The Pentagon says it has been hurt by the sequester, too. But military hawks from both parties did not want to actually cut military spending. And Republicans did not want to invest in domestic programs or consider new taxes to cover costs, so the taxpayers were left with a charade.
After the White House said Mr. Obama “will not support a budget that locks in sequestration and he will not fix defense without fixing nondefense spending,” 143 Democrats and eight Republicans voted against the House Pentagon bill. Speaker John Boehner then played the phony patriotism card, suggesting that Democrats don’t support American troops.
The truth is that some Republicans are uncomfortable with their leaders’ tactics, but they know their party has no intention of repealing the budget caps, so they agreed to stuff the “war-fighting fund” with money for basic Pentagon expenses, as well as money for waging war.

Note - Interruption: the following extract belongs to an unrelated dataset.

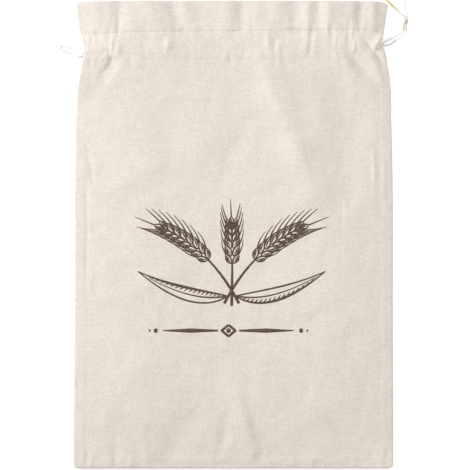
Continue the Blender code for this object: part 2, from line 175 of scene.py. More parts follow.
# The drawstring from the knot, in at the right end of the front channel, round the loop at the
# left and back through the back channel. Columns: x, y, z.
DRAWSTRING = (
    (0.1609, 0.1930, 0.0026),
    (0.1596, 0.1923, 0.0019),
    (0.1576, 0.1910, 0.0012),
    (0.1545, 0.1889, 0.0012),
    (0.1503, 0.1861, 0.0024),
    (0.1460, 0.1838, 0.0051),
    (0.1425, 0.1817, 0.0072),
    (0.1390, 0.1806, 0.0080),
    (0.1300, 0.1805, 0.0090),
    (0.1100, 0.1807, 0.0110),
    (0.0900, 0.1806, 0.0120),
    (0.0700, 0.1805, 0.0123),
    (0.0300, 0.1799, 0.0124),
    (-0.0100, 0.1791, 0.0124),
    (-0.0500, 0.1781, 0.0124),
    (-0.0750, 0.1774, 0.0123),
    (-0.0900, 0.1769, 0.0120),
    (-0.1100, 0.1757, 0.0110),
    (-0.1300, 0.1730, 0.0090),
    (-0.1385, 0.1708, 0.0080),
    (-0.1432, 0.1718, 0.0072),
    (-0.1477, 0.1740, 0.0038),
    (-0.1517, 0.1758, 0.0013),
    (-0.1554, 0.1775, 0.0012),
    (-0.1579, 0.1787, 0.0012),
    (-0.1601, 0.1795, 0.0012),
    (-0.1621, 0.1795, 0.0012),
    (-0.1635, 0.1785, 0.0012),
    (-0.1640, 0.1767, 0.0012),
    (-0.1632, 0.1750, 0.0012),
    (-0.1616, 0.1741, 0.0012),
    (-0.1594, 0.1736, 0.0012),
    (-0.1565, 0.1727, 0.0012),
    (-0.1530, 0.1714, 0.0012),
    (-0.1488, 0.1701, 0.0012),
    (-0.1445, 0.1692, 0.0020),
    (-0.1400, 0.1702, 0.0025),
    (-0.1300, 0.1731, 0.0025),
    (-0.1100, 0.1757, 0.0025),
    (-0.0750, 0.1774, 0.0025),
    (-0.0100, 0.1791, 0.0025),
    (0.0700, 0.1805, 0.0025),
    (0.1100, 0.1807, 0.0025),
    (0.1300, 0.1805, 0.0025),
    (0.1395, 0.1800, 0.0025),
    (0.1437, 0.1793, 0.0020),
    (0.1476, 0.1801, 0.0012),
    (0.1518, 0.1825, 0.0012),
    (0.1556, 0.1853, 0.0012),
    (0.1591, 0.1881, 0.0012),
    (0.1619, 0.1905, 0.0018),
    (0.1637, 0.1926, 0.0026),
)
DRAWSTRING_LENGTH = 0.672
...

That is not the only budgetary sleight of hand. The measure passed by the House tries to protect the new Ohio-class nuclear submarines, estimated at $8 billion each, by shifting the funding from the Navy’s regular shipbuilding account to another. Not only is that bad budgeting practice, but it avoids the hard choices that the military should be making about what military equipment is needed and what is not. The plan to build 12 more Ohio-class subs is excessive; the number could be cut by at least two.
Under the House bill, the overinvestment in modernizing the country’s nuclear weapons, which is expected to cost $348 billion over the next decade, would continue. That would make it harder to pay for the conventional weapons that America actually uses. The bill would supply more military equipment than the administration has requested — including the over-budget and technically challenged F-35 jet fighters.
The House bill invests millions of extra dollars in a questionable missile defense program. It continues to prohibit Mr. Obama from shutting down the Guantánamo Bay military prison in Cuba. And it fails to address some of the sensible reforms pushed by a diverse group of defense experts, like reducing the number of private contractors working for the Pentagon and closing excess military bases in the United States. These could save billions of dollars.
The country faces daunting security challenges — from the Islamic State to Russia in Ukraine and China in the South China Sea. But throwing money at the military doesn’t guarantee security, especially when it is spent on programs that don’t make the country safer and is denied to programs that enhance security.